Ryan delights in decorating art glass sheets with smaller colored glass pieces she has cut
into a variety of shapes. She then either fuses or casts the components in her kiln and
finally decides whether to slump the resulting plates of glass over a mold or sag them into a
hollow to create a bowl or a vase. In playing with her molten media, she may also stretch
them into wavy-edged platters or pieces of whimsical sculpture. Summertime pieces include
colorful patio plant stands set on wheeled or metal bases. As a bonus, the platters could be
cleaned after serving their summer purpose, and used decoratively or as serving pieces in
the home.
“Most of my work is dishwasher proof,” she said. “They’re fired at 1400 degrees; why not
put them in the dishwasher?”
Ryan credits involvement as a docent at Muskegon Museum of Art with her awakening as an
artist. After a group of docents traveled to Fremont for a class in fused glass, Donna bought
a kiln and began to explore the medium in earnest. She had done a variety of crafts,
including stained glass, prior to her exposure to fused glass. She savors the more abstract
values of fusing and casting glass to the rigidity of stained glass.

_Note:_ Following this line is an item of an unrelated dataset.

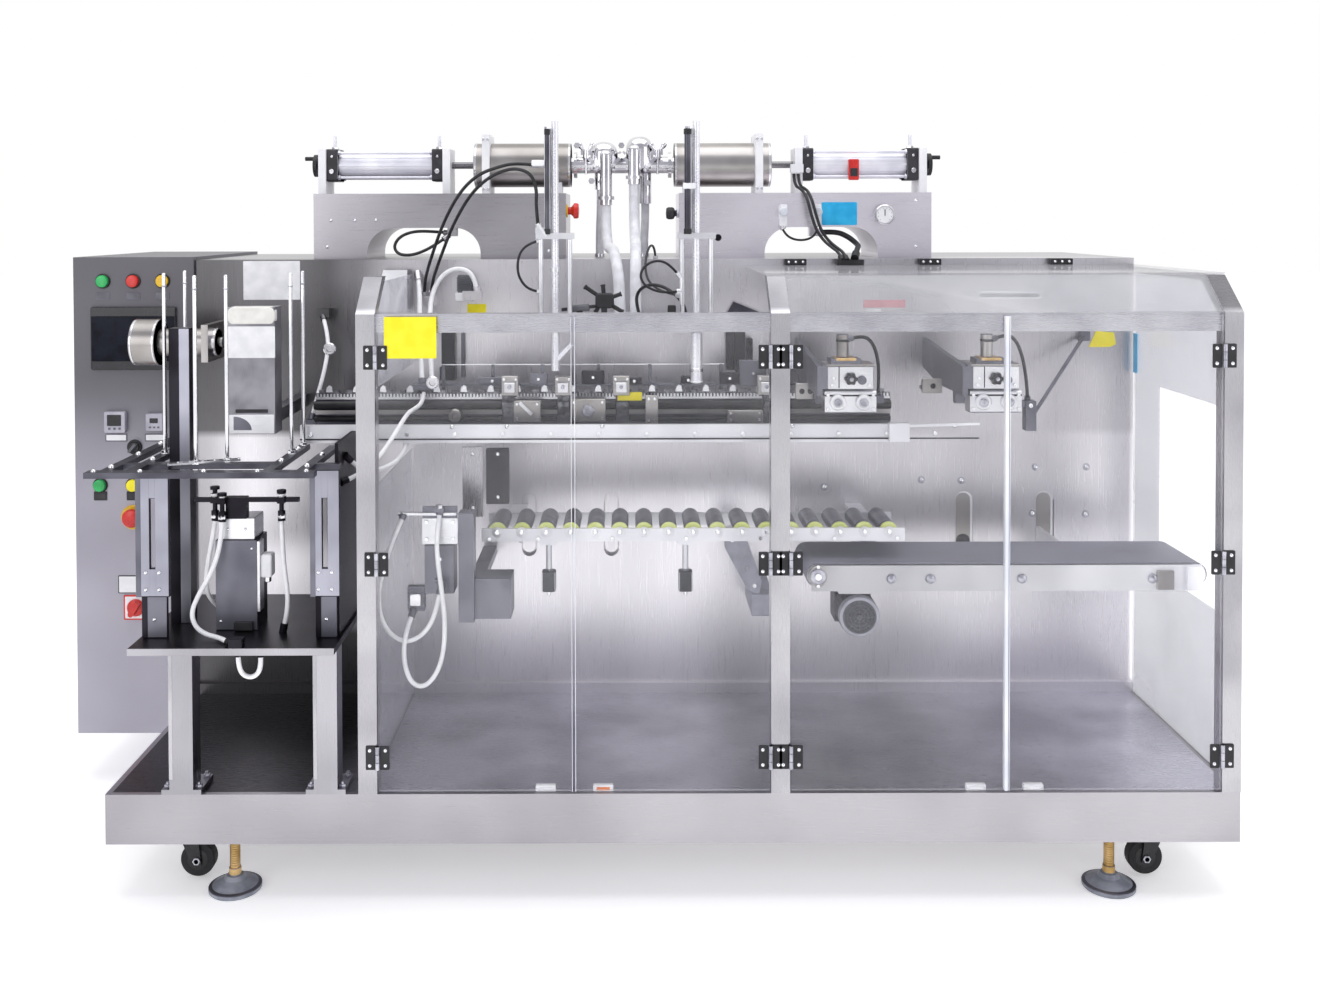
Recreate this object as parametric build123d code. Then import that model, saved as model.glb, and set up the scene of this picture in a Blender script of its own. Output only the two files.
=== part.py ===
from build123d import *
import math
import os

os.makedirs("parts", exist_ok=True)

# Premade pouch packing machine, millimetres, X right, Y back, Z up.
# X is measured from the middle of the base, Y from its front face, Z from the floor.

# Base and deck
base_length = 2400.0
base_depth = 1160.0
base_height = 106.0
base_underside = 124.0
deck_thickness = 4.0
deck_margin = 12.0
base_edge_fillet = 3.0

# Levelling feet
foot_x = 943.0
foot_inset = 58.0
pad_diameter = 112.0
pad_rim_height = 9.0
pad_crown_height = 32.0
spindle_diameter = 20.0
spindle_nut_flats = 32.0
spindle_nut_height = 16.0

# Casters
caster_x = 1058.0
caster_inset = 106.0
caster_plate_size = 76.0
caster_plate_thickness = 5.0
caster_floor_gap = 8.0
caster_trail = 22.0
wheel_diameter = 75.0
wheel_width = 26.0
fork_wall = 4.0
fork_gap = 3.0
kingpin_diameter = 16.0
axle_diameter = 10.0
axle_clearance = 0.05
race_diameter = 46.0
race_gap = 0.5

# Main cabinet
cabinet_front = 600.0
cabinet_top = 1341.0
cabinet_ledge_height = 25.0
cabinet_ledge_depth = 14.0
slot_width = 38.0
slot_height = 155.0
slot_depth = 30.0
slot_z = 656.0
slot_x = [-348.0, -137.0, 771.0, 979.0]
cabinet_fillet = 4.0

# Control cabinet, hung on the left end of the main cabinet
control_width = 307.0
control_front = 590.0
control_bottom = 127.0
control_top = 1349.0
control_door_gap = 3.0
control_door_thickness = 20.0

# Operator fittings on the control cabinet, offsets from its left edge
screen_left = 46.0
screen_width = 216.0
screen_height = 160.0
screen_z = 1142.0
screen_proud = 8.0
controller_size = 52.0
controller_small = 42.0
controller_proud = 14.0
controller_z = 929.0
controller_x = [107.0, 208.0]
button_diameter = 28.0
button_proud = 12.0
bezel_diameter = 38.0
bezel_thickness = 4.0
upper_button_z = 1288.0
upper_button_x = [76.0, 153.0, 228.0]
lower_button_z = 766.0
lower_button_x = [64.0, 148.0, 236.0]
knob_z = 864.0
knob_x = 153.0
stop_z = 684.0
stop_x = 148.0
stop_diameter = 40.0
stop_collar = 62.0
stop_proud = 26.0
switch_z = 452.0
switch_x = 153.0
switch_plate = 62.0
switch_plate_thickness = 4.0
switch_knob = 44.0
switch_knob_proud = 22.0
switch_shaft_diameter = 12.0

# Guard frame
tube = 40.0
guard_beam_top = 1245.0
guard_roof_rise = 80.0
guard_slope_run = 90.0
left_post_x = -644.0
middle_post_x = 228.0
beam_setback = 11.0
pane_thickness = 5.0
pane_gap = 0.3
roof_edge = 15.0
discharge_front = 108.0
discharge_back = 431.0
discharge_bottom = 580.0
discharge_top = 1033.0
roof_hinge_width = 54.0
lane_window_front = 60.0
lane_window_drop = 71.0
lane_window_rise = 60.0

# Guard doors
door_thickness = 8.0
door_bottom_gap = 6.0
door_top_gap = 5.0
door_side_gap = 3.0
door_meeting_gap = 6.0
hinge_height = 50.0
hinge_leaf = 20.0
hinge_leaf_thickness = 3.0
hinge_barrel = 9.0
hinge_pin = 4.0
hinge_pin_clearance = 0.05
hinge_low_margin = 72.0
hinge_high_margin = 86.0
hinge_middle_drop = 13.0
catch_width = 42.0
catch_height = 13.0
catch_depth = 10.0
catch_offset = 61.0

# Roller conveyor
roller_front = 250.0
roller_inner_width = 152.0
roller_rail_height = 30.0
roller_rail_top = 733.0
roller_rail_thickness = 6.0
roller_diameter = 40.0
roller_groove_depth = 2.5
roller_axle = 12.0
roller_count = 17
roller_pitch = 56.25
roller_first_x = -394.0
roller_drop = 8.0
roller_end_margin = 36.0
hanger_x = [-277.0, 39.0]
hanger_rod = 14.0
hanger_rod_length = 75.0
hanger_block = 30.0
hanger_block_height = 44.0
roller_web_drop = 90.0

# Belt conveyor
belt_front = 200.0
belt_width = 196.0
belt_left = 308.0
belt_right = 1217.0
belt_top = 663.0
belt_thickness = 3.0
belt_rail_height = 58.0
belt_rail_thickness = 6.0
belt_pulley = 48.0
belt_bearing = 36.0
belt_bearing_proud = 7.0
motor_x = 432.0
motor_z = 538.0
motor_diameter = 92.0
motor_length = 90.0
motor_front = 214.0
motor_plate = 6.0
belt_leg_inset = [200.0, 260.0]
belt_leg_drop = 60.0

# Pouch lane
lane_left = -845.0
lane_right = 538.0
lane_front = 250.0
lane_bar_bottom = 931.0
lane_bar_height = 41.0
lane_bar_thickness = 12.0
lane_wall_y = 400.0
lane_wall_thickness = 12.0
lane_wall_top = 1016.0
lane_bed_thickness = 10.0
lane_slot_count = 12
lane_slot_height = 12.0
chain_height = 17.0
chain_depth = 12.0
chain_tooth = 8.0
chain_pitch = 32.0
bracket_thickness = 12.0
lane_bracket_x = [-760.0, -330.0, 100.0, 500.0]
gripper_x = [-380.0, -247.0, -107.0, 245.0]
gripper_width = 26.0
gripper_height = 46.0
gripper_depth = 14.0

# Sealing stations, two alike
station_x = [408.0, 735.0]
jaw_width = 116.0
jaw_height = 50.0
jaw_depth = 44.0
jaw_bottom = 1005.0
jaw_front = 196.0
jaw_travel = 30.0
jaw_rod = 12.0
jaw_rod_spacing = 76.0
jaw_rod_clearance = 0.05
head_width = 102.0
head_height = 50.0
head_gap = 5.0
head_depth = 54.0
guide_block_depth = 26.0
guide_block_y = 306.0
strip_height = 13.0
strip_width = 68.0
press_cylinder = 26.0
press_cylinder_height = 54.0
gusset_thickness = 12.0
gusset_back_top = 1118.0
gusset_back_bottom = 1065.0
gusset_back_rise = 20.0

# Pouch opening station
opener_x = -505.0
opener_front = 110.0
opener_arm_z = 585.0
opener_column_width = 34.0
opener_column_depth = 40.0
opener_top = 800.0
opener_bottom = 560.0
opener_plate_width = 76.0
opener_plate_height = 56.0
opener_motor = 80.0
opener_body_width = 64.0
opener_body_height = 106.0
opener_body_depth = 60.0
opener_lip_left = -596.0
opener_lip_bottom = 797.0
opener_lip_width = 18.0
opener_lip_thickness = 8.0
opener_hose_block_x = [-514.0, -494.0]
opener_hose_blocks_z = [(18.0, 806.0, 816.0), (22.0, 638.0, 660.0)]
opener_union_block_x = [-576.0, -539.0]
opener_union_block_z = [586.0, 640.0]
opener_union_block_y = [-2.0, 16.0]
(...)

“You can play with it,” she said.
“Playful” describes the four confetti plates Ryan offers as a set or as individual pieces.
Flecks of bright colors are sandwiched between translucent layers to form the square
plates. In another, shadow box-type piece, a triangular splash of vermillion is embedded in
clear, textured bubble glass. The blurred effect is intentional. One her most fun pieces was
a commission done with metal artist Michael Jellema. Jellema fashioned a metal banister for
a client who wanted a spectacular newel post. Ryan cast a glass ball in two pieces to allow
for a light to be inserted in the center. Jellema’s metalwork holds the orb together. The
piece tops the newel post.
“It was a total experiment,” Ryan said. “The first four or five balls broke!”
Failures are simply steps toward future successes as Ryan continues to buy or make molds,
and manipulate melted glass to suit her latest fancy.